Millers
The location which would become Millers began as Desert Wells Station around 1866 on the road between San Antonio and Silverpeak, and after 1901 as a water stop on the Sodaville-Tonopah road. In 1904, with the construction of the Tonopah Railroad (soon the Tonopah & Goldfield), it became known as Millers after the vice president of the Tonopah Mining Company. Its significance grew in 1906 when the Desert Power & Milling Company erected a 100-stamp mill to treat ore for the Tonopah Mining Co., powered by a coal steam power plant.

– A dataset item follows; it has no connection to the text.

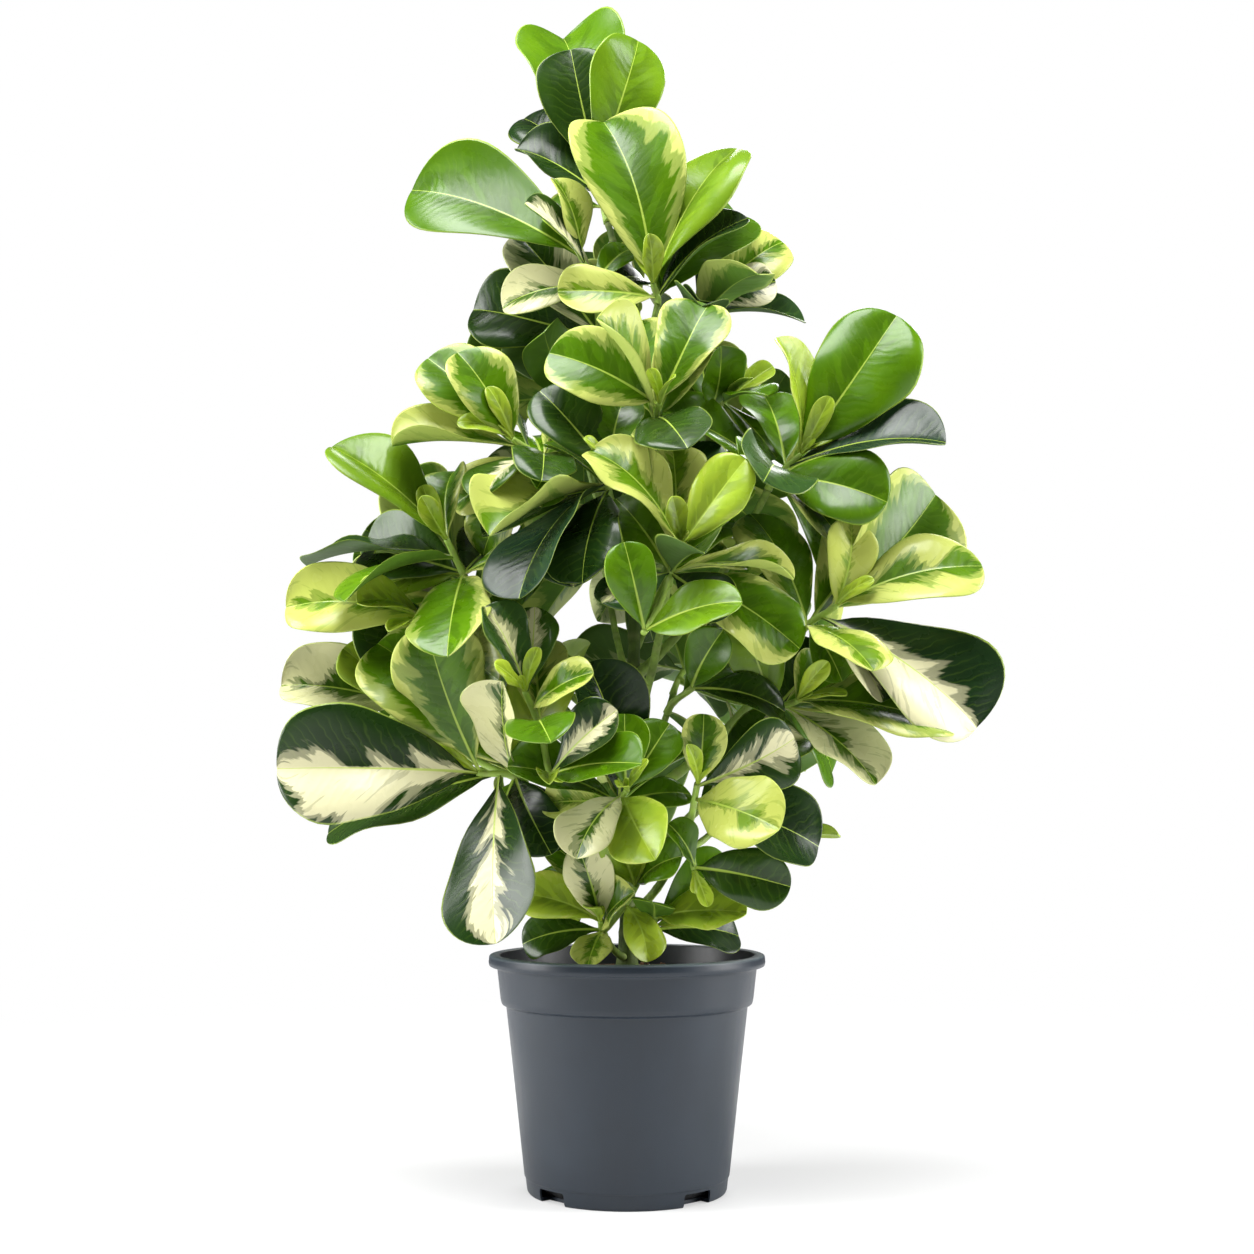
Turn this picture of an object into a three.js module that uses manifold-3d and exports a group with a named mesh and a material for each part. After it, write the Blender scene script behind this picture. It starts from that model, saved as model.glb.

The following year, another sixty-stamp mill was completed by the Tonopah-Belmont Development Company, and new repair shops were built to support the T&G. Millers was envisioned to become the world's largest ore shipment center, with railroad lines planned to connect to camps as far away as Austin.
Though these plans were never realized, Millers did grow to a population of around 250, with its own business district and a large park with baseball diamond and grand stands. The town prospered through the end of the decade, however several factors led to its swift decline. The T&G shops were dismantled and moved to Goldfield in 1910, followed by the completion of the Tonopah-Belmont Co.'s new mill in Tonopah in 1912. The Desert mill was used again briefly in the 1920s, and old tailings were worked by various lessees over the years, but Millers never recovered. The T&G was finally discontinued in 1947.